EXERCISE BRIEF:
What is needed is an exact copy of the lines from the line containing "rim.append(crest_rings[-1][i])" to the line containing "cad_parts[obj.name] = obj", both lines included, and nothing else.

COLLECTED MATERIAL:
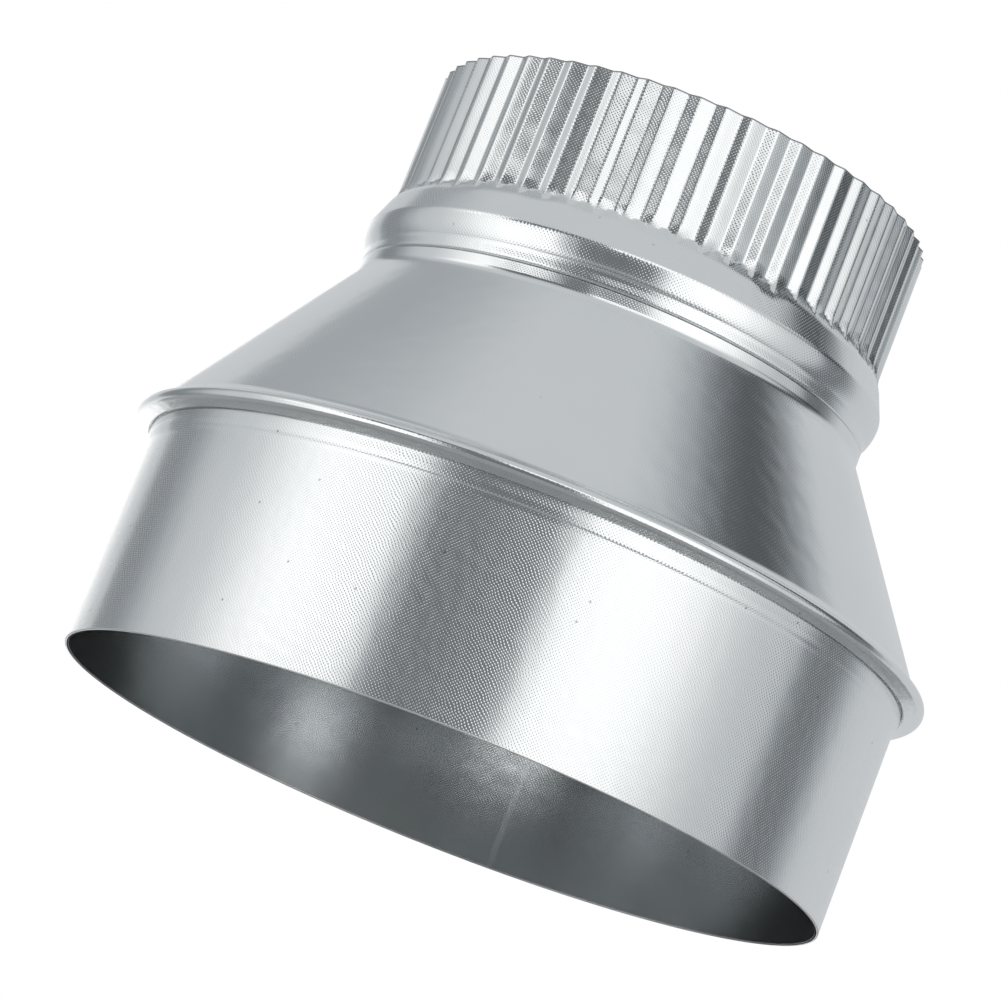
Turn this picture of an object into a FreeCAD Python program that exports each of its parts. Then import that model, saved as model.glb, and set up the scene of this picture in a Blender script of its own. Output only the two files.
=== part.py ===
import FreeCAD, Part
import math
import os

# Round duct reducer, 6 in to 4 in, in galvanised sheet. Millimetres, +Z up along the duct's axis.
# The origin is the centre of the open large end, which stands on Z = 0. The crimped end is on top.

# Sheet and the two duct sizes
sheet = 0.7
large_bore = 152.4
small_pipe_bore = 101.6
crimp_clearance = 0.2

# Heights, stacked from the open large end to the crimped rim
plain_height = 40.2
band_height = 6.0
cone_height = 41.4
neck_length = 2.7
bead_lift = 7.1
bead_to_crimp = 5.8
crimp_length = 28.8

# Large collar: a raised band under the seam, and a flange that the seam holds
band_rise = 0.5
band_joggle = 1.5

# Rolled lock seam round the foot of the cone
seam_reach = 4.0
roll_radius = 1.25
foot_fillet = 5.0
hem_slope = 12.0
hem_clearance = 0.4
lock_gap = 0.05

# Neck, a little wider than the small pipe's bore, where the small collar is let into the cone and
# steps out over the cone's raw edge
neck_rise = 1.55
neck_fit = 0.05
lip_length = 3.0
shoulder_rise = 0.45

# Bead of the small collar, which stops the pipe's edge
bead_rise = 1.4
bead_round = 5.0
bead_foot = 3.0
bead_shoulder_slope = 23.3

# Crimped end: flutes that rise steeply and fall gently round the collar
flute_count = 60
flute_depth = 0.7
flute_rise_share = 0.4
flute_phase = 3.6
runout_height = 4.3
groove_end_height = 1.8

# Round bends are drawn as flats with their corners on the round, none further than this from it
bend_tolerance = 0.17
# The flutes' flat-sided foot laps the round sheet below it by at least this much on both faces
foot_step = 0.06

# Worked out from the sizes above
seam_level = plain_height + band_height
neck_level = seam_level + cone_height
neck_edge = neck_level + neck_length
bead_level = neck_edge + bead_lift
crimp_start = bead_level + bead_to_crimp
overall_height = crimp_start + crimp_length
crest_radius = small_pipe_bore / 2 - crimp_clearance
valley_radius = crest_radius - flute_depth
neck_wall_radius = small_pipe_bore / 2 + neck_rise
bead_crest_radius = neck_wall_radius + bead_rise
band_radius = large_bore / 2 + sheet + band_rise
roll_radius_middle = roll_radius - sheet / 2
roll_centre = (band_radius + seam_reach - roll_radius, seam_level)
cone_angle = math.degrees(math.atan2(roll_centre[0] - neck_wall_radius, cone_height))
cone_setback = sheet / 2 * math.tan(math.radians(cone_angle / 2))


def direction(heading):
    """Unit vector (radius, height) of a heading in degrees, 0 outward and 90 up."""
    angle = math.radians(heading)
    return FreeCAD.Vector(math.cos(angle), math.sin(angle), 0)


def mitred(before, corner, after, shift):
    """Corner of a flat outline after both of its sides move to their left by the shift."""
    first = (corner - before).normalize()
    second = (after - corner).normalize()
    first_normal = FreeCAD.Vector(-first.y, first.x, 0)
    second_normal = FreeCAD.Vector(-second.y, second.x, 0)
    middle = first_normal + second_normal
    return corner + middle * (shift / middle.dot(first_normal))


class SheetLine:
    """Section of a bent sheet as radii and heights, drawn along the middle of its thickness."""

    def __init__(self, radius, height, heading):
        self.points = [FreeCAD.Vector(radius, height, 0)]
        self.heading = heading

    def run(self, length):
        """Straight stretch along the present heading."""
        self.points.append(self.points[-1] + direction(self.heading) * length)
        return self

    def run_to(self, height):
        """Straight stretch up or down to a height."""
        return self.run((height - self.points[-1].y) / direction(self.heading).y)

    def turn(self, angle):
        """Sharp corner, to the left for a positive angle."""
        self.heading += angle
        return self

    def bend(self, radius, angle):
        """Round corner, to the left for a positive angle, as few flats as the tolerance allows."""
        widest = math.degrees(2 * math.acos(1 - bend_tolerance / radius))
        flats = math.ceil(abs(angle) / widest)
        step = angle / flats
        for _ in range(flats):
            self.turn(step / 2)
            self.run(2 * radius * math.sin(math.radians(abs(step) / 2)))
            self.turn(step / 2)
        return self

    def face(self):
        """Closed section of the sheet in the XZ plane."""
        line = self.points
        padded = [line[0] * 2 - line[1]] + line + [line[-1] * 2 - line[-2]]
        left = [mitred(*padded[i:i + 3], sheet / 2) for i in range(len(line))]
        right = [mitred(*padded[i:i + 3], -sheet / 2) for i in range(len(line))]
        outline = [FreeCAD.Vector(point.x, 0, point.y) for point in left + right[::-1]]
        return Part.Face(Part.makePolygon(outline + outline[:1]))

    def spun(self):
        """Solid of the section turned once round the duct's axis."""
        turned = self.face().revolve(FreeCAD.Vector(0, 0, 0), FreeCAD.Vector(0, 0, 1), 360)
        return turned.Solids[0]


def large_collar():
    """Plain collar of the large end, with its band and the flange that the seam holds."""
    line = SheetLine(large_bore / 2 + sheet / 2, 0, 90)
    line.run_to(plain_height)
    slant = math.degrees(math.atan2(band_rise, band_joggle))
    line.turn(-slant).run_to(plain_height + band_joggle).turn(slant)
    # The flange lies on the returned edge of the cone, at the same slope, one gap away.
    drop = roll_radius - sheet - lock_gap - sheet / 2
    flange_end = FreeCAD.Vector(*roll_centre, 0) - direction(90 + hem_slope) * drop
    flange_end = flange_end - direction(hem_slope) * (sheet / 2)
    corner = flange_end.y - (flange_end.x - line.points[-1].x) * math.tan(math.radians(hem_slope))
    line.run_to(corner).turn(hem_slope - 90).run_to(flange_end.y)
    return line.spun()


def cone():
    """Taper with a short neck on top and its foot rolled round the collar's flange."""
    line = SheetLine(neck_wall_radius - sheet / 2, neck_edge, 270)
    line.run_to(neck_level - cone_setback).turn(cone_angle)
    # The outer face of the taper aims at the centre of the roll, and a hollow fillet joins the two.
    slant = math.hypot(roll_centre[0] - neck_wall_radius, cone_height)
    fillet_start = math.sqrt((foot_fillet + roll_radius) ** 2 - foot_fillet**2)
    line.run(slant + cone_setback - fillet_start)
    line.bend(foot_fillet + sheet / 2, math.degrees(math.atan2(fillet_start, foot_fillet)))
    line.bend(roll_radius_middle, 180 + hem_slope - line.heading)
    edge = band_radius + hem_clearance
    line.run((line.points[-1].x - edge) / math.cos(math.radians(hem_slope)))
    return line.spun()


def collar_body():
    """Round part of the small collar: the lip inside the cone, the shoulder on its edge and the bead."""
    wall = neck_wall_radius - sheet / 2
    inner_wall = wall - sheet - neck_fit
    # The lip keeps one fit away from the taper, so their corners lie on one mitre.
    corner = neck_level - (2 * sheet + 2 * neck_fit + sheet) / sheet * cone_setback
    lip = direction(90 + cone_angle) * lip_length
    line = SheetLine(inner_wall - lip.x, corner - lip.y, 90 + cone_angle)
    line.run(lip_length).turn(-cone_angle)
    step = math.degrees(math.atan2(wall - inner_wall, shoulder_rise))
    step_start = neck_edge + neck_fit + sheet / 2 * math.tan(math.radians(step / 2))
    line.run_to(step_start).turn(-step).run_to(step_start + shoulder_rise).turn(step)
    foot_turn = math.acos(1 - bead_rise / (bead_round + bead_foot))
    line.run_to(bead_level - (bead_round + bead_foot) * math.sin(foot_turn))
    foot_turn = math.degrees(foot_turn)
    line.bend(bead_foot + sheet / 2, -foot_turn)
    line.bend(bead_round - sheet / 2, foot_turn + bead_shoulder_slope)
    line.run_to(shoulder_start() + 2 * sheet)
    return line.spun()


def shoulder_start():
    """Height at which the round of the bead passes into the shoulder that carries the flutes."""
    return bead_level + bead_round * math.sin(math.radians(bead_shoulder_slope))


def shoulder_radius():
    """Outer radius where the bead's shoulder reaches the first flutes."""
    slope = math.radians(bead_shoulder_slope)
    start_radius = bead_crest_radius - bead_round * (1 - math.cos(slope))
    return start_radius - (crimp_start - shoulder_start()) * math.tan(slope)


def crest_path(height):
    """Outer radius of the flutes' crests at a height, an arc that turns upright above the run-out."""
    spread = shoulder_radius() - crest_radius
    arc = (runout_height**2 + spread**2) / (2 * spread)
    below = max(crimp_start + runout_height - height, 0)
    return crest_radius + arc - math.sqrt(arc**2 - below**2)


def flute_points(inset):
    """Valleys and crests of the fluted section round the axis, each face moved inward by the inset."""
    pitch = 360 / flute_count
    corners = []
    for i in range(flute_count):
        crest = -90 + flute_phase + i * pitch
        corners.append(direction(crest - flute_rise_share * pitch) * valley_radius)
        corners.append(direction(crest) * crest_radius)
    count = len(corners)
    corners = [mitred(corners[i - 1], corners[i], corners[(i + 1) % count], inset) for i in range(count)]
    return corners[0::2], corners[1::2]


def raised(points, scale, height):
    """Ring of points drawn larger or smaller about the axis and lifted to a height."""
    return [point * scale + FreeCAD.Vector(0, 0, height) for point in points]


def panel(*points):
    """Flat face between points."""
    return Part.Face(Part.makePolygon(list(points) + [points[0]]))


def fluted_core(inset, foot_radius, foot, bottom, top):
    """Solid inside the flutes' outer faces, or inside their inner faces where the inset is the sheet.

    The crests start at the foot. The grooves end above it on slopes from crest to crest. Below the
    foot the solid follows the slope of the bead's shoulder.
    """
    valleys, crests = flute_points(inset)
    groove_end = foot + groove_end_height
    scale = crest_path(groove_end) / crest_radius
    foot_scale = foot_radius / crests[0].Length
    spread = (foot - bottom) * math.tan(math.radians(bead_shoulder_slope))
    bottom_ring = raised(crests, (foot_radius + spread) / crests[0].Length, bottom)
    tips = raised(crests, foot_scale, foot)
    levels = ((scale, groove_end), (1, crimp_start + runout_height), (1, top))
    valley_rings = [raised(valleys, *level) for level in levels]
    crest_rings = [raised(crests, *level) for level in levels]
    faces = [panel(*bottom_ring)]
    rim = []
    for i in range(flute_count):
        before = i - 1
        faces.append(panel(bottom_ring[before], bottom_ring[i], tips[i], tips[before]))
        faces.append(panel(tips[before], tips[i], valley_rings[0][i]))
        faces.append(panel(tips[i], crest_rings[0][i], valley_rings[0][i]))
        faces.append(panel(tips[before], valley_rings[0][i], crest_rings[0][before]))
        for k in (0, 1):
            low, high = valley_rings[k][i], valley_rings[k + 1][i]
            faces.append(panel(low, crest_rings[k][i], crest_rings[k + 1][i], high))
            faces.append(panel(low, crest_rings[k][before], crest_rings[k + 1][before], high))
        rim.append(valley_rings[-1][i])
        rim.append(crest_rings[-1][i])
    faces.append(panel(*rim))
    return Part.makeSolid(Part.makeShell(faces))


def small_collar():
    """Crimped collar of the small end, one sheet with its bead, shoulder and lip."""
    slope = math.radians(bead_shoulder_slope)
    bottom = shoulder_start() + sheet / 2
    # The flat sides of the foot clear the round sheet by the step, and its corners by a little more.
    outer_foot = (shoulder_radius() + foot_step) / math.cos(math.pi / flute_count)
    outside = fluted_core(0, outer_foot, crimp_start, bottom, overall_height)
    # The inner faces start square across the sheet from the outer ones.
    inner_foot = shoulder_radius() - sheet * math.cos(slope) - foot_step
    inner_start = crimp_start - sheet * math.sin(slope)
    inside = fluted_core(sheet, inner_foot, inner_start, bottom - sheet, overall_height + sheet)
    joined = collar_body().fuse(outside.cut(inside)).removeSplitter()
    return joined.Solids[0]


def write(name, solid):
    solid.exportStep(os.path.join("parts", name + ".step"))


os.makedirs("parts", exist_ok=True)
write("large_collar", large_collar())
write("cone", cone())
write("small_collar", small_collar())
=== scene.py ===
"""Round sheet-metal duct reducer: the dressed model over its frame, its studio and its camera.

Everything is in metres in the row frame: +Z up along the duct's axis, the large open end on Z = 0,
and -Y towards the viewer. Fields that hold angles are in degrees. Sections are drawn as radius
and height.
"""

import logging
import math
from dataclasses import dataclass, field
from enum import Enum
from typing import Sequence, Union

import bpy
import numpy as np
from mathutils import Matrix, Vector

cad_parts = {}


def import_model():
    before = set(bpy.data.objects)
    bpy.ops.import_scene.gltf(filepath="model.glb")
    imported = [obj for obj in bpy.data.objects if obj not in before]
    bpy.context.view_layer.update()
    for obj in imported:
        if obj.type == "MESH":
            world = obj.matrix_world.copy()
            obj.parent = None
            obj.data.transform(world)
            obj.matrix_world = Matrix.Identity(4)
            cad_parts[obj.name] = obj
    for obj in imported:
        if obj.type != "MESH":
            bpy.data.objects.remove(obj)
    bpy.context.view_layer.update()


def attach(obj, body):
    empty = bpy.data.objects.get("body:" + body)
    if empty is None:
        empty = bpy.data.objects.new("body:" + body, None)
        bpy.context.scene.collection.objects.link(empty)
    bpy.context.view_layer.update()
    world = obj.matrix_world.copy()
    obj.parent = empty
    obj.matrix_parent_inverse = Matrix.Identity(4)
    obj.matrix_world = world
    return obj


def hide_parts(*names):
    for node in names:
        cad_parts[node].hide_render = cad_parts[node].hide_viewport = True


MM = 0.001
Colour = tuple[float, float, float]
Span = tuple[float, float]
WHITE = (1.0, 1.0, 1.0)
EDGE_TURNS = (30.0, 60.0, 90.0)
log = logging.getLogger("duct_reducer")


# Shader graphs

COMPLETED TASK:
        rim.append(crest_rings[-1][i])
    faces.append(panel(*rim))
    return Part.makeSolid(Part.makeShell(faces))


def small_collar():
    """Crimped collar of the small end, one sheet with its bead, shoulder and lip."""
    slope = math.radians(bead_shoulder_slope)
    bottom = shoulder_start() + sheet / 2
    # The flat sides of the foot clear the round sheet by the step, and its corners by a little more.
    outer_foot = (shoulder_radius() + foot_step) / math.cos(math.pi / flute_count)
    outside = fluted_core(0, outer_foot, crimp_start, bottom, overall_height)
    # The inner faces start square across the sheet from the outer ones.
    inner_foot = shoulder_radius() - sheet * math.cos(slope) - foot_step
    inner_start = crimp_start - sheet * math.sin(slope)
    inside = fluted_core(sheet, inner_foot, inner_start, bottom - sheet, overall_height + sheet)
    joined = collar_body().fuse(outside.cut(inside)).removeSplitter()
    return joined.Solids[0]


def write(name, solid):
    solid.exportStep(os.path.join("parts", name + ".step"))


os.makedirs("parts", exist_ok=True)
write("large_collar", large_collar())
write("cone", cone())
write("small_collar", small_collar())
=== scene.py ===
"""Round sheet-metal duct reducer: the dressed model over its frame, its studio and its camera.

Everything is in metres in the row frame: +Z up along the duct's axis, the large open end on Z = 0,
and -Y towards the viewer. Fields that hold angles are in degrees. Sections are drawn as radius
and height.
"""

import logging
import math
from dataclasses import dataclass, field
from enum import Enum
from typing import Sequence, Union

import bpy
import numpy as np
from mathutils import Matrix, Vector

cad_parts = {}


def import_model():
    before = set(bpy.data.objects)
    bpy.ops.import_scene.gltf(filepath="model.glb")
    imported = [obj for obj in bpy.data.objects if obj not in before]
    bpy.context.view_layer.update()
    for obj in imported:
        if obj.type == "MESH":
            world = obj.matrix_world.copy()
            obj.parent = None
            obj.data.transform(world)
            obj.matrix_world = Matrix.Identity(4)
            cad_parts[obj.name] = obj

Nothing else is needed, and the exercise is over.